The difference in genres and styles is not like the difference between latin and italian, where italian is the evolution of an oudated latin, but more like the difference between animation and comics where the creation of animation stands on its own as "one of many" artistic means and not as an evolution of comics making them absolete and old.
The famous philosopher Carl Popper has written many treatises about the flaws in our understanding of time. What he stated is that in sociality and its products (like music, art, morality, laws, politics) there's no evolutionary straight line going from less evolved to more evolved but a circumstantial spectrum of contexts existing on their own and cycling.
That's is: history doesn't follow any kind of evolution.
In music this is even more straightforward since we're not dealing with standards changing and making old stardards absolete, but we're dealing with "tools" to communicate with this emotional and unintellectual mean called music.
So music doesn't proceed by stilistic novelty but by social contexts and individual creativity.
So you have a composer who has a predisposition for expressing emotions and ideas through the musical mean, which looks in this "box of tolls"and with those create what he/she feels creating which is clearly likely to be subconciously influenced by the social context in which he/she lives.
No honest composer composes with the goal of "creating new musical standards" or "advancing the theories of harmony". Those are nothing but collateral consequences which the compose himself/herself doesn't deal with and they're are not NECESSARY at all to create beautiful music that impact the lives of many people. No, a composer goal is to release his/her creative tension by "speaking through music".
So from this you can see that the kind of music you're talking about depends more on the social and cultural context and not on the theorical timeline. Because the truth is that the work of the theorist is not what makes music just like the knife is not what makes the dish.
Music resides somewhere else in the intention, spirit and emotive and creative core of the musician, the means of music (notes, parallel seventh, harmony, rests, poliphony, minimalism, chords, progressions, modulation ...) are nothing but cold impersonal timeless tools.
Talking about the social context you need to analyze the 900 well to understand what happened to music. Consider the depression years, where whatever person picking up veggies from an orchard had a task way more important that whatever accademist and when accademism was the prerogative of the wealthy, you can see how created a fracture between the ivory tower world of accademies and the real world of people.
Since the places of aggregation changed (from the theater, halls, cameras to the squares, fairs, dancing hall and political stands) the music that could be performed in those setting changed too. The living conditions changed and people were less likely to live in houses with pianos. The renting and flats economy changed more portable instruments became the norm for the cultural music of the 50's. Then came the black music, a strong life affirming music created by a group of discriminated people who nonetheless used music as a way to transmit hope rather than a way to ruminate about the negative aspect of the world.
People also were slowly breaking free from a tradition of norms and etiquettes whose only meaning was creating power division and were trying to get in touch again with a more instinctive side of their being. So all the dancing, rioting and simple music found a very good fertile terrain for this.
There's way more to this but you have to realize that not much changed.

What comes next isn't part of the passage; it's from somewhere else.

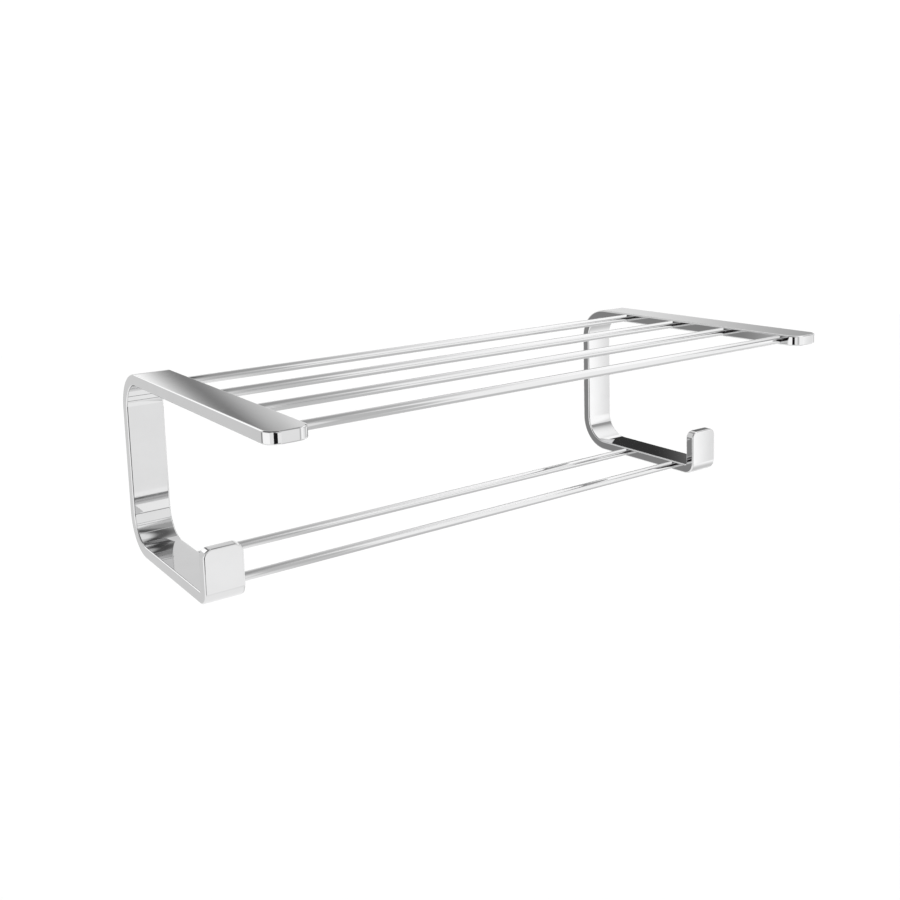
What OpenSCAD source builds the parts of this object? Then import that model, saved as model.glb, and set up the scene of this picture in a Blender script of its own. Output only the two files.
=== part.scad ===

Music (and popular music too) has been dealing with the social and cultural context in the same way that Debussy or Beethoven did. Many composers would be dealing with popular music if they were alive, because they knew that what matters is what YOU have to say, not what way you use to say it. Those composers chose the way according to the context they lived in, often looking for the most prolific one which is what they would nowadays.
Think about the difference between living in a world without radios versus a world with radios, think about the difference between living in a world where the social struggles between the very rich that can listen to music and the very poor who hardly have enough bread to keep their children alive versus a world were even the lower classes can afford lps, cds, tapes, think about the difference between a living in a world were citizens still lack the right to influence the politics versus a world were politicians are like social workers hired by every citizens, think about the difference between a world were not many can afford the teather versus a world were tickects for concerts are affordable, think about the difference between a world which has been free from the huge social rioting of black people emancipation, women emancipation, students emancipation, anti-war rebellion and a world after all of this has happed, this about the difference between a world where music can'tbe easily recorded and distributed versus a world where everyone can listen to the same piece over and over, think about a world where the teather is the most comfortable way to play live music and where outdoor performance were rare and and hard to organize versus a word were the portability of music has increased massively ...
... and so on. We have also to realize that many things we have been doing in classical time doesn't depend on will but on necessity. For example certain writing forms were created to accomodate the lack of mass printing of nowadays. If Mozart were alive nowadays he would have used radios, midi, synths, music-notation software, concerts and what not.
The bottom line is that we're accumulated tools that we can use to better express through music what we feel and have to say. We have also developed means of distribution that allows someone in Finland to easily get the CDs of a small group of local singers of Tanzania.
Now it's just time to stop focusing on form, theory, harmony, musical evolution that doesn't exist by its very nature and just make music in the most total freedom we have ever had knowing that it's easy nowadays to reach the people that would appreciate what we have the say with our music and that all music with an honest creative intention behind it needs to be respected and that there's no objective criteria for what is better or worse for what is more worthy to be listened and what not. We need way less pretentious accademism and technicalism nowadays (a moment in time in which we're turning into predictable robots and alienating ourselves from other people and genuine humna contacts) and way more genuine human humble creative crafts which can genuinely make people laugh, cry, think and doubt ... even if just for a night.